Related Work & Insights¶
- vs. ACDC (Conmy et al., 2023): ACDC performs greedy search using sampling and KL-divergence thresholding, serving as the sampling baseline in this paper. The provable method improves robustness from ~40% to 100% at comparable circuit sizes.
- vs. Adolfi et al. (2025): They propose quasi-minimality as a minimality criterion. This paper extends it to a four-level hierarchy, proving stronger guarantees and algorithmic convergence.
- vs. AlphaSteer/ASIDE: These methods manipulate behavior at the activation/embedding level, whereas this paper analyzes behavior at the circuit level. The null-space constraints in AlphaSteer can be viewed as a soft definition of a "circuit."
Rating¶
- Novelty: ⭐⭐⭐⭐⭐ First integration of NN verification into MI; the four-level minimality hierarchy and monotonicity theory are original theoretical contributions.

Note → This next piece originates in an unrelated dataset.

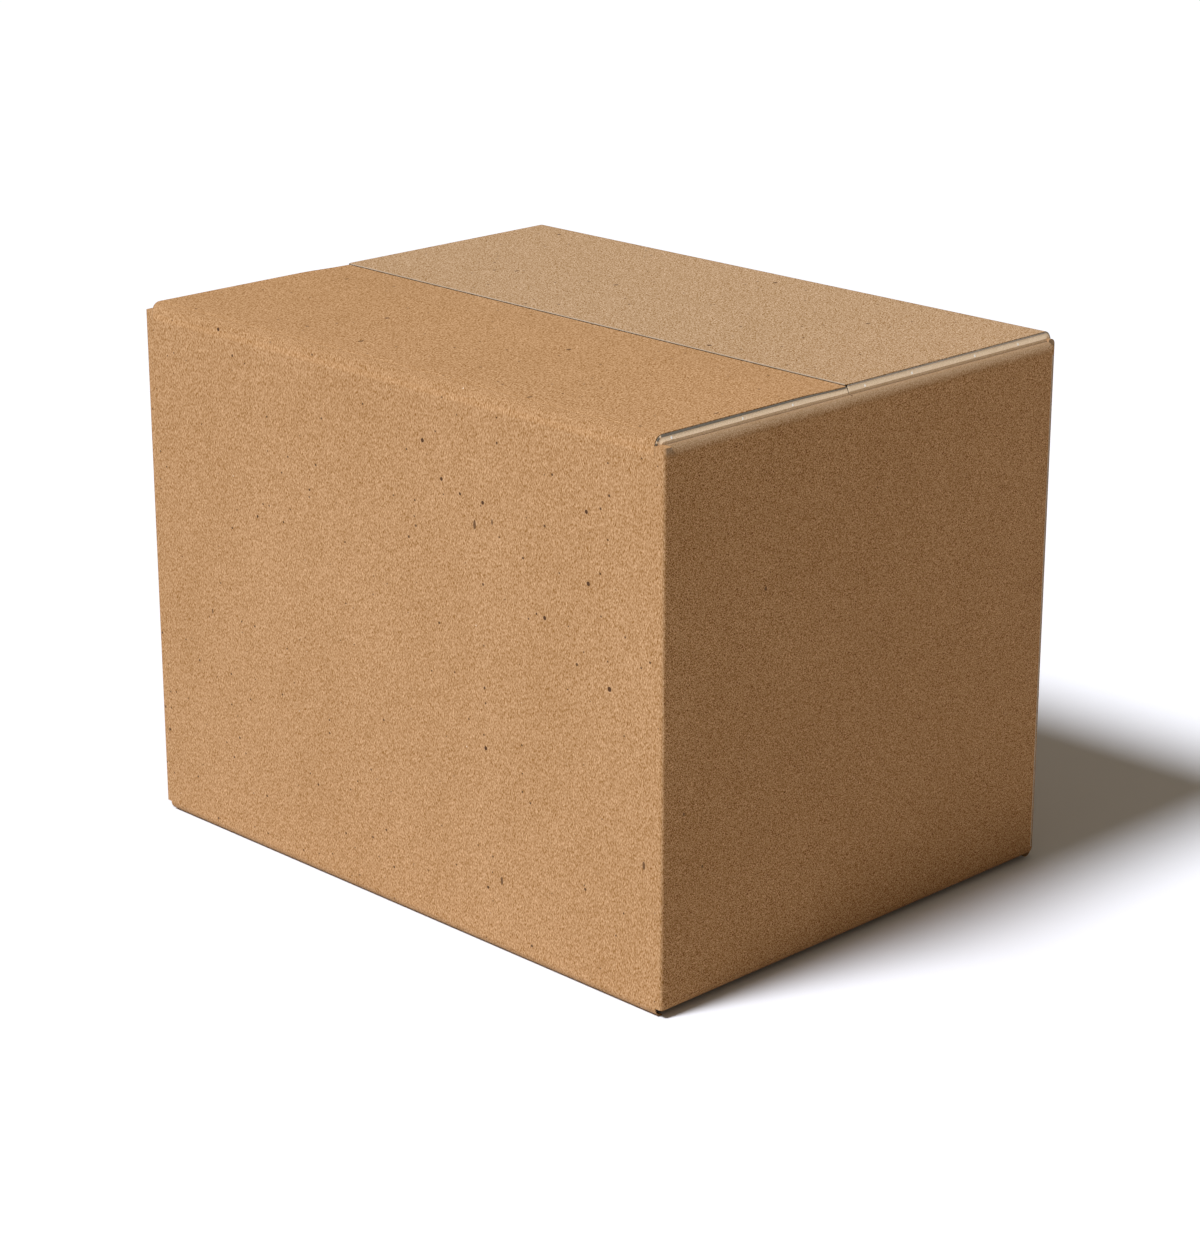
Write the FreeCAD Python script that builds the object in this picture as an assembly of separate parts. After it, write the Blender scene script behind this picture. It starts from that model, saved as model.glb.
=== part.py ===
import FreeCAD, Part
import math
import os

# A closed cardboard shipping box, folded from one sheet of corrugated board.
# Millimetres, +Z up. The box stands on Z = 0 and its middle is on the Z axis.
# Its long panels face -Y (front) and +Y (rear). Its short end panels face -X and +X.
# The body is the folded sheet: four panels, the glue tab, the two short top flaps
# that lie folded in, and the closed floor. The two long top flaps are solids of
# their own, because they swing on the folds along the tops of the long panels.

# Overall size of the closed box
LENGTH = 316.0
DEPTH = 237.0
HEIGHT = 237.0

# Board and folds
BOARD = 4.0
FOLD_RADIUS = BOARD
CORNER_RADIUS = 1.6
GLUE_TAB_WIDTH = 34.0
GLUE_TAB_TRIM = 3.0

# Set-backs of cut ends, each one from the outer face beside it
FLAP_END_SETBACK = 5.4
FLOOR_END_SETBACK = 8.5
FLOOR_FOLD_SETBACK = 3.4
REAR_PANEL_SETBACK = 3.0
SLOT_SETBACK = 3.0

# The seam between the long top flaps lies forward of the middle, slightly askew
SEAM_GAP = 0.6
SEAM_LEFT_Y = -6.3
SEAM_RIGHT_Y = -10.7
FREE_CORNER_RADIUS = 3.0

# Each short flap stops short of half the depth of the box, and clear of the long panels
SHORT_FLAP_SHORTFALL = 0.5
SHORT_FLAP_CLEARANCE = 1.0

# The roll under each end panel sits a little above the ground
END_ROLL_LIFT = 2.0
ROLL_RETURN = 2.6

# Derived sizes
HALF_LENGTH = LENGTH / 2
HALF_DEPTH = DEPTH / 2
INNER_TOP = HEIGHT - BOARD
SHORT_FLAP_UNDERSIDE = HEIGHT - 2 * BOARD
INNER_FLOOR = 2 * BOARD
PANEL_TOP = HEIGHT - FOLD_RADIUS
PANEL_BOTTOM = FOLD_RADIUS
END_FACE_TOP = INNER_TOP - FOLD_RADIUS
END_FACE_BOTTOM = END_ROLL_LIFT + FOLD_RADIUS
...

- Experimental Thoroughness: ⭐⭐⭐⭐ Four datasets × three types of guarantees × multiple algorithm comparisons, though limited to small-scale vision models.
- Writing Quality: ⭐⭐⭐⭐⭐ Rigorous theoretical derivations, clear definition–proposition–algorithm structure, and intuitive Siamese encoding diagrams.
- Value: ⭐⭐⭐⭐⭐ Establishes a formal foundation for MI and represents a significant theoretical advance in circuit discovery.